Mon objectif n’est pas d’expliquer les causes de ces codes. Je cherche surtout à dévoiler la façon dont le codage naturel, ou celui des hommes, conduit à des formes aussi étonnantes et énigmatiques. Il apparaît en effet que la progression de l’unité de la nature par une évolution antérieure à l’homme et qui se poursuit avec lui se traduit par des structures souvent inexplicables, mais présentant une convergence entre elles.
Comment des codes permettent-ils de susciter dans le cerveau des hommes des émotions positives ou négatives susceptibles d’être partagées, que l’on parle de musique ou de peinture, ou même de règlements contraignants ?
La définition du mot « code », mot clé de ce livre, est : textes de loi et règles permettant la régulation d’activités et de fonctions, qu’il s’agisse d’humains, de machines ou d’ordinateurs. On parle ainsi des codes civil, pénal, du travail, des impôts ou de la route. Le même mot est utilisé pour certaines inventions techniques : le code-barres, les codes PIN ou PUK de nos smartphones, le code BIC pour les échanges interbancaires, ou encore le code postal pour la distribution du courrier. Ces codes jouent un rôle important dans le fonctionnement de la vie en société, avec des objectifs identiques de régulation et de contrôle.

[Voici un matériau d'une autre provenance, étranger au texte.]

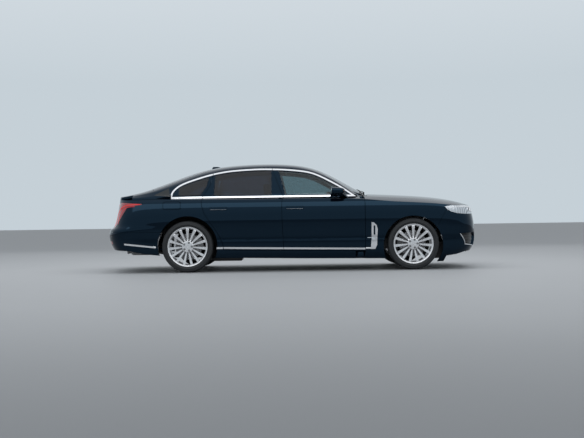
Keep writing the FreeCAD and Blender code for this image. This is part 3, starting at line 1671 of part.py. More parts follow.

Comment l’homme, en fabriquant de nouveaux codes, questionne-t-il le sens de sa vie pour programmer et contrôler les actions humaines et les fonctions des machines – en éliminant le travail, par exemple, ou en favorisant l’émergence d’une intelligence augmentée, fondement d’une nouvelle humanité ? Se pensant parfois homme-dieu, il entre en concurrence avec la nature, jusqu’alors seule détentrice des secrets de la diversité et de la variété des formes de l’univers.
L’unité de la nature évoque depuis longtemps une puissance organisatrice chez des philosophes ou scientifiques croyants ou non, comme Spinoza, Hegel, Einstein, ou, plus près de nous, chez Hubert Reeves ou Yves Coppens, avec lesquels j’ai eu le plaisir et l’honneur de collaborer à un livre commun : La Plus Belle Histoire du monde. Ce sont leurs approches philosophiques de l’unité du tout qui m’ont conduit à m’interroger sur une telle puissance organisatrice dans l’évolution de la matière vers une complexité croissante. Des questions résultant aussi de mes recherches pour ce livre et qui apparaissent en filigrane dans mes précédents ouvrages, en particulier Le Macroscope, L’Homme symbiotique et Surfer la vie. Cette quête est à l’origine de mon émerveillement. La beauté et l’unité de la nature, souvent invisibles aux non-scientifiques, et la révélation d’un sens caché des choses sont susceptibles de rendre cohérente l’image que je me fais de l’univers. C’est cette vision et cette image que j’ai choisi de vous faire partager.